Wow, thank you! To answer that, I’ll have to provide some brief context: We recently hosted the traditional Schaeffler-Kolloquium at Schaeffler, our biggest and most important customer event. Compared to our previous colloquium four years ago, we showcased more innovations, more new concepts and more prototypes in the fields of electrification, chassis applications and bearings than ever before at such an event. If I had superpowers, then I’d like to retain exactly that innovative spirit, that enthusiasm of the whole team and the courage to develop new technologies for mobility in times of change over and over, and carry it forward into the future.
Thank you very much for the interview!
About Matthias Zink
As CEO Automotive Technologies, Matthias Zink (born in 1969) has been responsible for the Engine and Transmission Systems, E-Mobility, Bearings, Chassis Systems and New Mobility business divisions since 2019 as well as for Research and Development of the Automotive Technologies division and Global Key Account Management.

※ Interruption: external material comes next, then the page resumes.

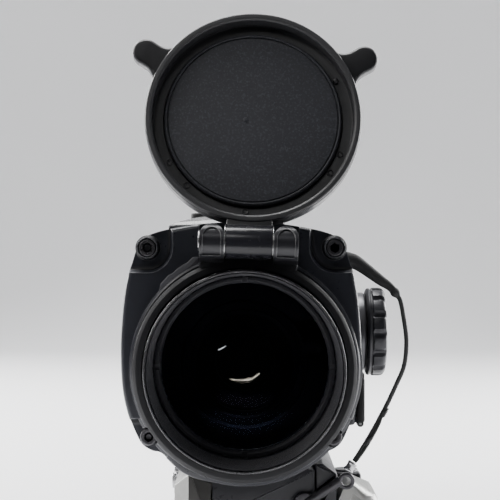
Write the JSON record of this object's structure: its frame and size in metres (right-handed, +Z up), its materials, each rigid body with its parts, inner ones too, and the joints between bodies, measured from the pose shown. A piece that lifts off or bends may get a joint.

Zink, who studied mechanical engineering with a major in automotive engineering and earned his degree at Karlsruhe University in 1994, calls himself a “car guy.” Soon after starting his career at Schaeffler with LuK in 1994, Zink assumed leadership responsibility and served in various leadership roles of the company in the following years before assuming responsibility for the Clutch Systems business division in 2006. After leading the business division successfully for seven years, he became President of Schaeffler Automotive Asia/Pacific in China in 2012. In 2014, he returned to Germany.